AOPA Senior Vice President of the Center to Advance the Pilot Community Adam Smith is also an aviation historian who has studied claims of the first powered flight for years. Smith shares his thoughts on the controversy stirred up by Jane’s All the World’s Aircraft and provides a list of other pilots researchers claim beat the Wright brothers.
“At least two people likely got a powered aircraft off the ground before the Wright Brothers—Clement Ader in 1890 and Karl Jatho in 1903. But these were short hops and not controlled, sustained flight,” Smith writes.
So, other than Whitehead, who tops the list of claims to the first powered flight? According to Smith’s research:
Felix Du Temple, France, 1874;
Alexander Mozhaiski, Russia, 1884;
Clement Ader, France, 1890, 1897;
Hiram Maxim, England, 1894;
Augustus Herring, Michigan, 1898;
Rev. Burrell Cannon, Texas, 1902;
Richard Pearse, New Zealand, 1902-1903;
James Preston Watson, Scotland, 1902-1903;
Karl Jatho, Germany, 1903.
“I don't believe Gustave Whitehead ever flew, or even hopped, a powered aircraft before the Wright Brothers.
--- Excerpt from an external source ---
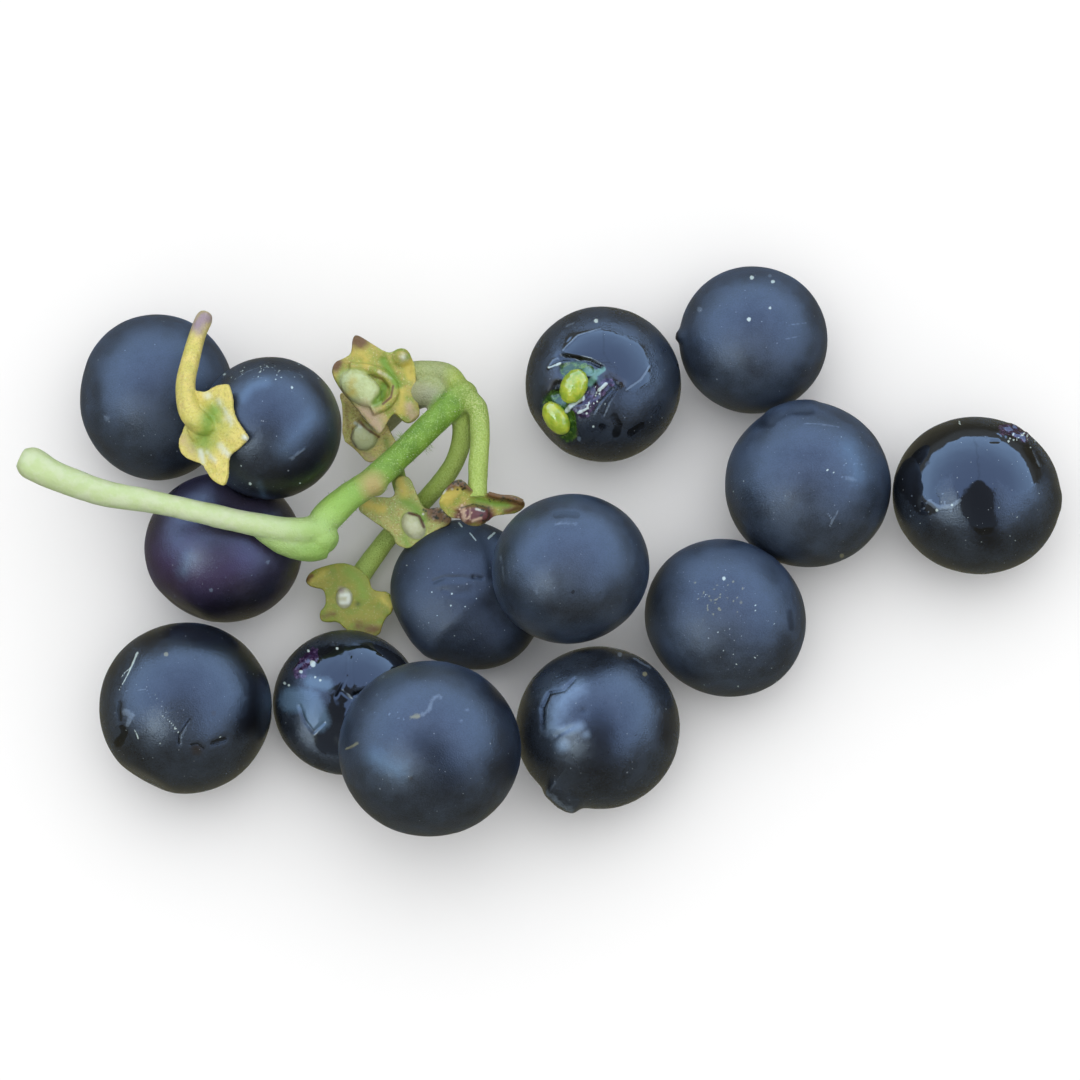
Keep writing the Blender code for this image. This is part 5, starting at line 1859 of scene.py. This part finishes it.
    def fourth(self) -> Calyx:
        """The calyx seen from its side, with a wet purple scar."""
        return Calyx(
            "calyx_4", (476, 506), 9.2,
            ((439.7, 499.2), (443.2, 492.1), (450.3, 483.9), (456.2, 480.3), (463.3, 480.3), (472.7, 491),
             (486.9, 493.3), (497.5, 495.7), (512.8, 496.3), (523.4, 500.4), (525.8, 505.1), (519.9, 511),
             (512.8, 513.4), (497.5, 514.6), (491.6, 516.9), (488, 521.6), (478, 520), (458.5, 517.9),
             (452.6, 518.1), (444.4, 512.2), (438.5, 503.9)),
            facing=(0.0, -0.55, 0.85),
            knobs=(Knob((474, 515.5), 0.55, (1.25, 0.9, 0.7), -8), Knob((473, 510), 0.2, (1.5, 0.5, 0.5), -6)),
            ribs=(Rib(((488, 494), (500, 497), (513, 498), (523, 502)), 0.35, 0.24),),
            marks=(Stroke(((464, 516), (474, 514), (485, 515)), (10, 9), Tone.PURPLE),
                   Stroke(((461, 508), (474, 504), (488, 508)), (1.2, 1.2), Tone.DARK, -0.08, 0.65),
                   Stroke(((463, 508), (464, 520)), (2.6, 3), Tone.PINK, 0.03, 0.7),
                   *scatter(45, 22, (466, 514), (4, 6), 1.0, Tone.PINK),
                   *scatter(46, 12, (482, 512), (5, 5), 0.9, Tone.DARK),
                   Stroke(((470, 508), (470, 520)), (1.4, 1.4), Tone.PINK, 0.06, 0.6),
                   Stroke(((489, 507), (489, 517), (482, 524)), (1.4, 1.4), Tone.DARK, 0.0, 0.6),
                   *scatter(41, 18, (457, 483), (9, 3), 1.1, Tone.WHITE),
                   *scatter(42, 18, (457, 485), (9, 4), 1.1, Tone.DARK),
                   *scatter(43, 14, (508, 499), (9, 2.5), 1.0, Tone.DARK),
                   *scatter(44, 12, (508, 498), (9, 3), 0.9, Tone.WHITE),
                   Stroke(((473, 521), (481, 518)), (2.0, 1.6), Tone.PINK, 0.06, 0.8),
                   # painted glint: a pale streak on the purple scar
                   Stroke(((476, 509), (484, 511)), (1.6, 1.6), Tone.WHITE, 0.04, 0.7),
                   Stroke(((490, 494), (505, 497), (522, 503)), (4.5, 5.5), Tone.BROWN, 0.2, 1.0),
                   Stroke(((505, 511), (520, 508)), (4, 4), Tone.BROWN, 0.1, 0.8),
                   Stroke(((448, 486), (458, 482), (470, 489)), (5, 4), Tone.BROWN, 0.2, 0.9),
                   Stroke(((445, 500), (455, 490)), (7, 6), Tone.YELLOW, 0.1, 0.9),
                   Stroke(((478, 500), (495, 504), (508, 505)), (5, 3), Tone.GREEN, -0.2, 0.8),
                   Stroke(((460, 484), (465, 479)), (1.4, 1.2), Tone.WHITE, 0.1, 0.9),
                   Stroke(((443, 493), (447, 488)), (1.6, 1.4), Tone.WHITE, 0.05, 0.85)))

    def fifth(self) -> Calyx:
        """The olive calyx below the stalk."""
        return Calyx(
            "calyx_5", (346, 598), 3.7,
            ((305.2, 580), (311.4, 571), (325.7, 565.7), (341.8, 562.5), (354.3, 565.7), (361.4, 570.2),
             (369.5, 578.2), (371.3, 588.9), (379.3, 591.6), (388.2, 591.6), (393.6, 599.6), (392.7, 613),
             (386.4, 616.6), (382, 626.4), (380.2, 634.5), (370, 638), (356, 636), (345, 629), (337.8, 621.5),
             (327.5, 622.5), (320.4, 621.1), (319.5, 612.1), (325.7, 605.9), (325.7, 596.1), (323, 588.9),
             (315, 588), (307.9, 585.4)),
            thickness=0.75, skin=self.olive,
            knobs=(Knob((344.5, 598), 0.45, (0.68, 0.85, 0.5), 0, True),),
            marks=(spot(358, 604, 4.5, Tone.DARK, -0.12, 0.6), spot(341, 590, 5, Tone.VIOLET, 0.0, 0.6),
                   Stroke(((341, 595), (349, 595), (348, 603), (341, 603)), (2.6, 2.6), Tone.WHITE, 0.0, 0.8),
                   Stroke(((348, 570), (360, 582), (364, 596)), (11, 9), Tone.GREEN, 0.15, 0.55),
                   Stroke(((311, 580), (324, 574)), (6, 7), Tone.YELLOW, 0.15, 0.6),
                   Stroke(((306, 580), (312, 576)), (4, 3), Tone.BROWN, 0, 0.75),
                   Stroke(((383, 600), (390, 606)), (8, 7), Tone.YELLOW, 0.0, 0.62),
                   Stroke(((358, 626), (378, 630)), (7, 7), Tone.BROWN, 0.0, 0.62),
                   Stroke(((323, 616), (334, 614)), (5, 5), Tone.BROWN, 0.1, 0.6)))

    def sixth(self) -> Calyx:
        """The yellowed calyx that still holds a berry, with its own short stem."""
        return Calyx(
            "calyx_6", (207, 425), 16.8,
            ((195.5, 390.2), (203.6, 392), (207.3, 391.4), (216, 385.8), (223.5, 384.3), (229.1, 384),
             (230.9, 390.8), (232.8, 398.3), (232.8, 407), (234.7, 415.7), (239.7, 424.4), (245.9, 433.1),
             (249, 438.1), (244.6, 443), (238.4, 449.3), (230.9, 454.2), (228.5, 459.2), (228.5, 469.2),
             (227.8, 477.9), (224.7, 485.9), (219.8, 484.7), (212.3, 479.7), (207.3, 471.6), (203, 464.2),
             (194.9, 461.7), (186.2, 458), (180, 450.5), (179.3, 440.5), (183.7, 430.6), (189, 415), (192, 400)),
            facing=(-0.5, -0.15, 0.85), thickness=0.4, skin=self.yellowed, extra=(self.fruit_stem,),
            rests_on="berry_02", knobs=(Knob((202, 426), 0.0, (1.3, 1.7, 0.6), 20),),
            marks=(Stroke(((204, 440), (207, 428), (214, 412)), (17, 14), Tone.GREEN, 0.05, 0.75),
                   Stroke(((196, 428), (208, 434), (222, 426)), (22, 18), Tone.GREEN, 0.0, 0.5),
                   Stroke(((218, 400), (226, 412), (232, 424)), (5, 5), Tone.WHITE, 0, 0.5),
                   Stroke(((207, 452), (214, 460)), (5, 5), Tone.WHITE, 0, 0.5),
                   Stroke(((183, 372), (181, 392), (184, 410)), (3, 4), Tone.BROWN, 0.0, 0.42),
                   spot(208, 395, 6, Tone.WHITE, 0, 0.6), spot(229, 418, 6.5, Tone.WHITE, 0, 0.6),
                   Stroke(((201, 451), (203, 462)), (4, 4), Tone.WHITE, 0, 0.65),
                   Stroke(((222, 447), (229, 455)), (6, 5), Tone.WHITE, 0, 0.6),
                   Stroke(((244, 437), (247, 439)), (3, 2.6), Tone.WHITE, 0.15, 0.8),
                   Stroke(((198, 325), (203, 317), (208, 318)), (11, 9), Tone.VIOLET, 0.0, 0.8),
                   Stroke(((183, 440), (192, 452)), (8, 8), Tone.PINK, 0, 0.5),
                   Stroke(((214, 400), (220, 412)), (3, 3), None, -0.12),
                   Stroke(((212, 452), (218, 470)), (4, 4), None, 0.1),
                   Stroke(((226, 432), (238, 440)), (5, 4), None, 0.1)))

    def build(self, camera: PictureCamera) -> None:
        """Make every calyx.

        Args:
            camera: The camera that their parts are placed through.
        """
        for calyx in (self.first(), self.second(), self.third(), self.fourth(), self.fifth(), self.sixth()):
            piece = calyx.build(camera)
            LOG.info("%s: %d points", piece.name, len(piece.data.vertices))


def main() -> None:
    """Dress the cluster."""
    logging.basicConfig(level=logging.INFO, format="%(name)s %(message)s")
    camera = PictureCamera()
    camera.build()
    Studio().build()
    BerryHeap().build(camera)
    Stalk().build(camera)
    CalyxSet().build(camera)
    for name in ("seed_1", "seed_2"):
        LOG.info("%s: %d points", name, len(Seed(name).build().data.vertices))


if __name__ == "__main__":
    main()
Others will disagree, as is their right, but that's my judgment as a trained historian and having spent a lot of time in libraries and archives looking at the original source material. All key aspects of the Whitehead story have verisimilitude issues,” Smith writes.
“I hope we can all agree that if anyone did get off the ground before the Wright Brothers, it is a footnote in history, not a major chapter. Without question, Wilbur and Orville were the ones that figured out the science, applied it, and gave the gift of powered, controlled flight to the world. I would especially emphasize the word ‘controlled.’ From 1899 to 1905 the Wrights perfected a comprehensive method of aircraft control that, fundamentally, can still be seen in the vast majority of aircraft that fly today.”